WORK TO COMPLETE:
Extract the data exactly, missing nothing.

RAW DATA:

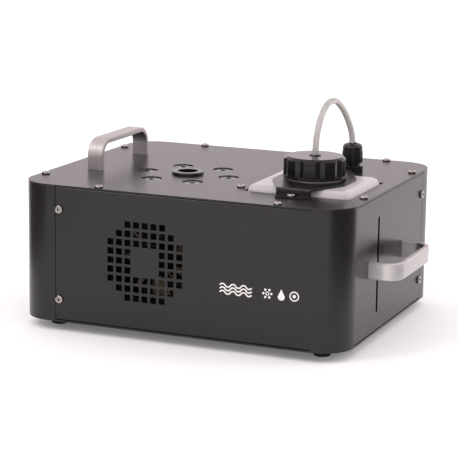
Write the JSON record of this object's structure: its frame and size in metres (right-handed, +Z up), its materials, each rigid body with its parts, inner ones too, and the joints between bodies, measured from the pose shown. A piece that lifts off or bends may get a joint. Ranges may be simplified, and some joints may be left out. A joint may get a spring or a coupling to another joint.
{
  "type": "fog machine",
  "caption": "Upright-firing fog machine in a black steel case, with a drop-in fluid tank, a lit nozzle, a front fan grille and two bar handles.",
  "frame": {"origin": "on the floor, in the middle of the overall box of case, screws and side handle", "axes": "+Z up, -Y out of the front with the fan grille, +X towards the side handle"},
  "size_m": [0.36, 0.2788, 0.2211],
  "materials": {
    "black_powder_coat": "fine satin texture",
    "brushed_aluminium": "brushed and clear anodised",
    "steel_screws": "nickel plated",
    "zinc_steel": "bright zinc plated",
    "black_rubber": "matt",
    "tank_hdpe": "translucent natural",
    "black_nylon": "moulded, slight sheen",
    "black_gloss": "polished moulding",
    "clear_tube": "translucent",
    "clear_acrylic": "clear polished",
    "board_green": "solder mask",
    "board_black": "black solder mask",
    "cast_aluminium": "as cast",
    "mineral_wool": "felted fibre",
    "brass_fittings": "turned",
    "display_tint": "tinted clear",
    "rocker_red": "moulded"
  },
  "bodies": {
    "case": {"front_cover": "black_powder_coat", "rear_cover": "black_powder_coat", "lid": "black_powder_coat", "base_plate": "black_powder_coat", "seam_strips": "black_powder_coat", "tank_holder": "black_powder_coat", "top_handle": "brushed_aluminium", "side_handle": "brushed_aluminium", "case_screws": "steel_screws", "base_screws": "steel_screws", "inner_screws": "steel_screws", "feet": "black_rubber", "tank_pad": "black_rubber", "gland_seal": "black_rubber", "pump_mounts": "black_rubber", "tank": "tank_hdpe", "gland_body": "black_nylon", "gland_nut": "black_nylon", "fluid_tube": "clear_tube", "inner_tubes": "clear_tube", "pickup_filter": "brass_fittings", "nozzle_ring": "black_gloss", "nozzle_pipe": "zinc_steel", "light_lenses": "clear_acrylic", "lens_holders": "black_nylon", "light_board": "board_black", "light_heatsink": "cast_aluminium", "light_studs": "zinc_steel", "fan_frame": "black_nylon", "inner_brackets": "zinc_steel", "heat_shield": "zinc_steel", "heater_block": "cast_aluminium", "heater_wool": "mineral_wool", "heating_rods": "zinc_steel", "thermostats": "zinc_steel", "tube_ports": "brass_fittings", "pump_barrel": "brass_fittings", "pump_spring": "zinc_steel", "pump_coil": "black_nylon", "pump_yoke": "zinc_steel", "control_board": "board_green", "menu_board": "board_green", "power_inlet": "black_nylon", "contact_pins": "brass_fittings", "power_switch": "black_nylon", "dmx_in": "black_nylon", "dmx_out": "black_nylon", "display_window": "display_tint"},
    "fan_rotor": {"fan_rotor": "black_nylon"},
    "cap_liner": {"cap_seal": "black_rubber", "cap_bushing": "black_nylon"},
    "tank_cap": {"tank_cap": "black_nylon"},
    "button_1": {"button_1": "black_gloss"},
    "button_2": {"button_2": "black_gloss"},
    "button_3": {"button_3": "black_gloss"},
    "button_4": {"button_4": "black_gloss"},
    "switch_rocker": {"switch_rocker": "rocker_red"},
    "fuse_drawer": {"fuse_drawer": "black_nylon"},
    "dmx_out_latch": {"dmx_out_latch": "zinc_steel"},
    "pump_piston": {"pump_piston": "zinc_steel"}
  },
  "joints": [
    {"name": "fan_spin", "type": "hinge", "parent": "case", "child": "fan_rotor", "pos_m": [-0.0456, -0.112, 0.0755], "axis": [0, 1, 0], "continuous": true},
    {"name": "cap_lift", "type": "slide", "parent": "case", "child": "cap_liner", "axis": [0, 0, 1], "range_m": [0, 0.0063]},
    {"name": "cap_turn", "type": "hinge", "parent": "cap_liner", "child": "tank_cap", "pos_m": [0.083, -0.035, 0.16], "axis": [0, 0, 1], "range_deg": [0, 450]},
    {"name": "rocker_tilt", "type": "hinge", "parent": "case", "child": "switch_rocker", "pos_m": [0.057, 0.137, 0.0515], "axis": [1, 0, 0], "range_deg": [0, 14]},
    {"name": "fuse_drawer_slide", "type": "slide", "parent": "case", "child": "fuse_drawer", "axis": [0, 1, 0], "range_m": [0, 0.016]},
    {"name": "latch_press", "type": "slide", "parent": "case", "child": "dmx_out_latch", "axis": [0, -1, 0], "range_m": [0, 0.0015], "stiffness_N_per_m": 400, "springref_m": -0.001},
    {"name": "piston_stroke", "type": "slide", "parent": "case", "child": "pump_piston", "axis": [0, 0, -1], "range_m": [0, 0.003], "stiffness_N_per_m": 400, "springref_m": -0.003, "deforming": ["pump_spring"]},
    {"name": "button_1_press", "type": "slide", "parent": "case", "child": "button_1", "axis": [0, -1, 0], "range_m": [0, 0.001], "stiffness_N_per_m": 400, "springref_m": -0.001},
    {"name": "button_2_press", "type": "slide", "parent": "case", "child": "button_2", "axis": [0, -1, 0], "range_m": [0, 0.001], "stiffness_N_per_m": 400, "springref_m": -0.001},
    {"name": "button_3_press", "type": "slide", "parent": "case", "child": "button_3", "axis": [0, -1, 0], "range_m": [0, 0.001], "stiffness_N_per_m": 400, "springref_m": -0.001},
    {"name": "button_4_press", "type": "slide", "parent": "case", "child": "button_4", "axis": [0, -1, 0], "range_m": [0, 0.001], "stiffness_N_per_m": 400, "springref_m": -0.001}
  ],
  "couplings": [
    {"joint": "cap_lift", "follows": "cap_turn", "m_per_rad": 0.00079577}
  ]
}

EXERCISE SOLUTION:
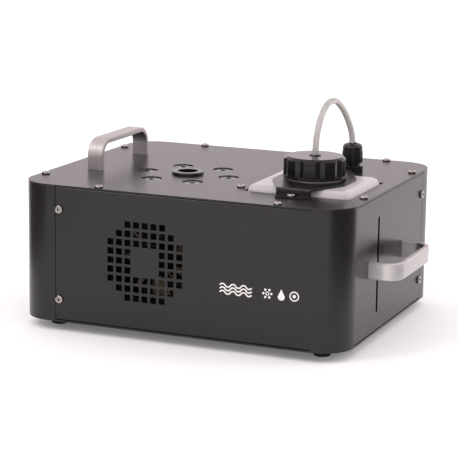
Write the JSON record of this object's structure: its frame and size in metres (right-handed, +Z up), its materials, each rigid body with its parts, inner ones too, and the joints between bodies, measured from the pose shown. A piece that lifts off or bends may get a joint. Ranges may be simplified, and some joints may be left out. A joint may get a spring or a coupling to another joint.
{
  "type": "fog machine",
  "caption": "Upright-firing fog machine in a black steel case, with a drop-in fluid tank, a lit nozzle, a front fan grille and two bar handles.",
  "frame": {"origin": "on the floor, in the middle of the overall box of case, screws and side handle", "axes": "+Z up, -Y out of the front with the fan grille, +X towards the side handle"},
  "size_m": [0.36, 0.2788, 0.2211],
  "materials": {
    "black_powder_coat": "fine satin texture",
    "brushed_aluminium": "brushed and clear anodised",
    "steel_screws": "nickel plated",
    "zinc_steel": "bright zinc plated",
    "black_rubber": "matt",
    "tank_hdpe": "translucent natural",
    "black_nylon": "moulded, slight sheen",
    "black_gloss": "polished moulding",
    "clear_tube": "translucent",
    "clear_acrylic": "clear polished",
    "board_green": "solder mask",
    "board_black": "black solder mask",
    "cast_aluminium": "as cast",
    "mineral_wool": "felted fibre",
    "brass_fittings": "turned",
    "display_tint": "tinted clear",
    "rocker_red": "moulded"
  },
  "bodies": {
    "case": {"front_cover": "black_powder_coat", "rear_cover": "black_powder_coat", "lid": "black_powder_coat", "base_plate": "black_powder_coat", "seam_strips": "black_powder_coat", "tank_holder": "black_powder_coat", "top_handle": "brushed_aluminium", "side_handle": "brushed_aluminium", "case_screws": "steel_screws", "base_screws": "steel_screws", "inner_screws": "steel_screws", "feet": "black_rubber", "tank_pad": "black_rubber", "gland_seal": "black_rubber", "pump_mounts": "black_rubber", "tank": "tank_hdpe", "gland_body": "black_nylon", "gland_nut": "black_nylon", "fluid_tube": "clear_tube", "inner_tubes": "clear_tube", "pickup_filter": "brass_fittings", "nozzle_ring": "black_gloss", "nozzle_pipe": "zinc_steel", "light_lenses": "clear_acrylic", "lens_holders": "black_nylon", "light_board": "board_black", "light_heatsink": "cast_aluminium", "light_studs": "zinc_steel", "fan_frame": "black_nylon", "inner_brackets": "zinc_steel", "heat_shield": "zinc_steel", "heater_block": "cast_aluminium", "heater_wool": "mineral_wool", "heating_rods": "zinc_steel", "thermostats": "zinc_steel", "tube_ports": "brass_fittings", "pump_barrel": "brass_fittings", "pump_spring": "zinc_steel", "pump_coil": "black_nylon", "pump_yoke": "zinc_steel", "control_board": "board_green", "menu_board": "board_green", "power_inlet": "black_nylon", "contact_pins": "brass_fittings", "power_switch": "black_nylon", "dmx_in": "black_nylon", "dmx_out": "black_nylon", "display_window": "display_tint"},
    "fan_rotor": {"fan_rotor": "black_nylon"},
    "cap_liner": {"cap_seal": "black_rubber", "cap_bushing": "black_nylon"},
    "tank_cap": {"tank_cap": "black_nylon"},
    "button_1": {"button_1": "black_gloss"},
    "button_2": {"button_2": "black_gloss"},
    "button_3": {"button_3": "black_gloss"},
    "button_4": {"button_4": "black_gloss"},
    "switch_rocker": {"switch_rocker": "rocker_red"},
    "fuse_drawer": {"fuse_drawer": "black_nylon"},
    "dmx_out_latch": {"dmx_out_latch": "zinc_steel"},
    "pump_piston": {"pump_piston": "zinc_steel"}
  },
  "joints": [
    {"name": "fan_spin", "type": "hinge", "parent": "case", "child": "fan_rotor", "pos_m": [-0.0456, -0.112, 0.0755], "axis": [0, 1, 0], "continuous": true},
    {"name": "cap_lift", "type": "slide", "parent": "case", "child": "cap_liner", "axis": [0, 0, 1], "range_m": [0, 0.0063]},
    {"name": "cap_turn", "type": "hinge", "parent": "cap_liner", "child": "tank_cap", "pos_m": [0.083, -0.035, 0.16], "axis": [0, 0, 1], "range_deg": [0, 450]},
    {"name": "rocker_tilt", "type": "hinge", "parent": "case", "child": "switch_rocker", "pos_m": [0.057, 0.137, 0.0515], "axis": [1, 0, 0], "range_deg": [0, 14]},
    {"name": "fuse_drawer_slide", "type": "slide", "parent": "case", "child": "fuse_drawer", "axis": [0, 1, 0], "range_m": [0, 0.016]},
    {"name": "latch_press", "type": "slide", "parent": "case", "child": "dmx_out_latch", "axis": [0, -1, 0], "range_m": [0, 0.0015], "stiffness_N_per_m": 400, "springref_m": -0.001},
    {"name": "piston_stroke", "type": "slide", "parent": "case", "child": "pump_piston", "axis": [0, 0, -1], "range_m": [0, 0.003], "stiffness_N_per_m": 400, "springref_m": -0.003, "deforming": ["pump_spring"]},
    {"name": "button_1_press", "type": "slide", "parent": "case", "child": "button_1", "axis": [0, -1, 0], "range_m": [0, 0.001], "stiffness_N_per_m": 400, "springref_m": -0.001},
    {"name": "button_2_press", "type": "slide", "parent": "case", "child": "button_2", "axis": [0, -1, 0], "range_m": [0, 0.001], "stiffness_N_per_m": 400, "springref_m": -0.001},
    {"name": "button_3_press", "type": "slide", "parent": "case", "child": "button_3", "axis": [0, -1, 0], "range_m": [0, 0.001], "stiffness_N_per_m": 400, "springref_m": -0.001},
    {"name": "button_4_press", "type": "slide", "parent": "case", "child": "button_4", "axis": [0, -1, 0], "range_m": [0, 0.001], "stiffness_N_per_m": 400, "springref_m": -0.001}
  ],
  "couplings": [
    {"joint": "cap_lift", "follows": "cap_turn", "m_per_rad": 0.00079577}
  ]
}